Some 15-20 years ago, I worked in a business that would produce around 20 completed Jobs per Week. The CNC would typically focus on being one job ahead the edgebander. We would edge a job in its entirety, leaning all the parts around the walls near the edgebander sorted by Cabinet. Once the last piece had been edged we would then flat stack on a trolley and wheel that up to the Assembly Team, to unload and begin Assembly. We would endeavor to be one stage ahead of the next, ideally with a Job in a holding pattern ahead of the stage that followed, ensuring that we had a redundancy if a stage caught up. Despite our best efforts, there were many times, where the strategy would come unstuck, and the flow of work would come to a standstill.



Assembly was the bottleneck of our business; we would schedule jobs around the qty of Cabinets per week to ensure we did not exceed the capacity at this stage. Our capability to assemble 200 boxes per week was our max throughput number. If we took steps to increase the efficiency at this stage, the stages before and after generally had capacity to do more.

Fast forward to today, something that we could have explored was working with a fixed rack strategy. As technology has improved, we can now scan a barcode and allocate a part to a specific location in the fixed rack and once all components have been received and scanned, a screen can notify the assembly team member that a particular cabinet assembly is next inline, to start that assembly rather than waiting for the whole job to be cut meaning we sort now, verses paying later in lost productivity.

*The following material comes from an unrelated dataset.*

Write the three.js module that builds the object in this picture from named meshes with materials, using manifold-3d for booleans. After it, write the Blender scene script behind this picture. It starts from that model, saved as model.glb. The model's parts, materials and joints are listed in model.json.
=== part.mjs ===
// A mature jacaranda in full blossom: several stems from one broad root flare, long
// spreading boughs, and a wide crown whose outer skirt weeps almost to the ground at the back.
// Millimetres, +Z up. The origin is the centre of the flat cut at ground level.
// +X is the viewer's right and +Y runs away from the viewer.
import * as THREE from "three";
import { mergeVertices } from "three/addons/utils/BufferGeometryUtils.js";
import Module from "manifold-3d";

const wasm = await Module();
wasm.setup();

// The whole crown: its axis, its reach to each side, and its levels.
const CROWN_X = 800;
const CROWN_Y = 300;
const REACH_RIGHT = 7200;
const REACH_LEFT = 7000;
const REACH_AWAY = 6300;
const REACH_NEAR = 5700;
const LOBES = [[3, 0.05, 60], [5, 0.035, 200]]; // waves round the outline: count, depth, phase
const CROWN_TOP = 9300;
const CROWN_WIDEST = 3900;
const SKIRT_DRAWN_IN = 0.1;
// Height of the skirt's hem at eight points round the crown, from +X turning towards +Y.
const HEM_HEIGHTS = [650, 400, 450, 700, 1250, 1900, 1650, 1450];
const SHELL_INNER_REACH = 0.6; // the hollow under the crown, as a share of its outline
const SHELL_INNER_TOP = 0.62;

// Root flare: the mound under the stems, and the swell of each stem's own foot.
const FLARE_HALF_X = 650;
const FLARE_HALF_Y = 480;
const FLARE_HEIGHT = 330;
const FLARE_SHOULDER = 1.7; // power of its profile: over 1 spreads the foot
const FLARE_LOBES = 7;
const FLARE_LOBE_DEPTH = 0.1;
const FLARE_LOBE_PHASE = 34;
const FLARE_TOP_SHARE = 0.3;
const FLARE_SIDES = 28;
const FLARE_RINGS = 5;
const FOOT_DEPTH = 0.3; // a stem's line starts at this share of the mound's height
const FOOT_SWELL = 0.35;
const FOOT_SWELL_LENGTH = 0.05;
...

A fixed rack strategy will allow you to utilize a smart nesting strategy saving both material and labour but will also mean that we can increase the flow of parts, leading to a next inline, ready to assemble opportunity increasing productivity, increasing profitability. Exploring small batch nesting strategies, sorted by assemblies may continue to help, with an increased focus on reducing double handling to ensure that consistent flow is achieved through the middle stages of Production. This would mean that we would increase the flow of completed components to the assembly team faster, with less handling, rather than waiting for a full job to be completed at each stage, before beginning.


Would introducing a Fixed Rack Strategy improve the flow of parts for your business?